Q: Are you avidly looking for bands to sign and if so, where can we reach you?

A: I wouldn’t say avidly but I do want to hear from you if you make left field music that has a meaning of sorts. Mindless white noise or shouty rap with dope beats won’t get far with me! I’m always at metal but please do listen to some of the catalogue first to know that you are in the MP ballpark

Q: So I’m a bored Gen-Y teen. I’m already tired of Pokemon Go, sick of that Lee Hazlewood/Nancy Sinatra LP my ‘think-they’re-hip’ parents keep playing and I want to hear something completely out of this world – Who should I be listening to and where can I buy it (keeping in mind I like to support artists so am willing to pay)…?

A: Ok that’s easy – Let’s start with a new MP act . Digital Suicide from India are the bees knees. There’s no point trying to describe them just listen

And also new Portland (OR) band Honeybucket who’s debut album “Magical World” is due in the Fall. Talking of which, that’s how I describe them – an American suburban version of the Fall with their own sound and aesthetic . I just sent out the following track to College & Indie Radio in the US and we have received back a slew of complaints about un-tuned guitars and general whinging which always means you are on the right track ! (

Other current acts I’m mad about:

Salary (Perth) This track Mini-Moke is beyond wonderful.

Peter Bibby (Melb) Listen to Goodbye Johnny.
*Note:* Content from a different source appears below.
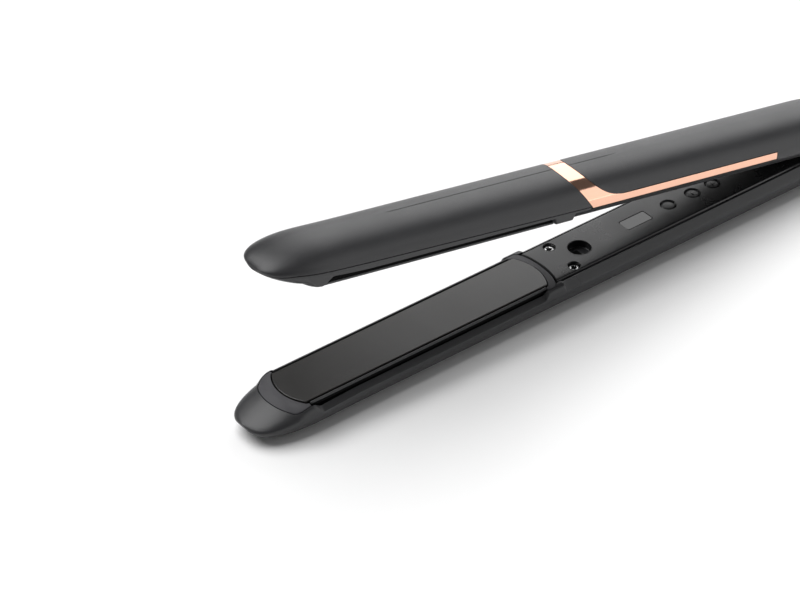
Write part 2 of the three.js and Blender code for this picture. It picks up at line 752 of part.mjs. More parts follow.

Dream Herbs ( Walthamstow – London) New on Metal Postcard soon – influenced by Syd Barrett, Hawkwind, Black Flag, Sabbath – designed to annoy hipsters.

Loom ( Norwich UK) producer on Peckham’s GobStopper Records . In my book the best label on the planet at the moment:

Psycho Comedy ( Liverpool UK) Smells Like Teen Spirit !.. goosbumps everytime I watch (

Rabbit Island ( Perth) I’d be happy if this was the last thing I heard before I died..

Q: I’m going to end with a question that’s become a bit of a theme with me lately, but I’m always intrigued by the answers I receive: You have one album to listen to from now until forever; what will it be?

A: This is nigh on impossible but I’d have to go for a double album to get as much music as possible and if it’s a double album it’ll have to be The White Album.

Thanks Sean!

So there you have it kids – Collect your allowance and get online. Just stay out of mummy’s wine!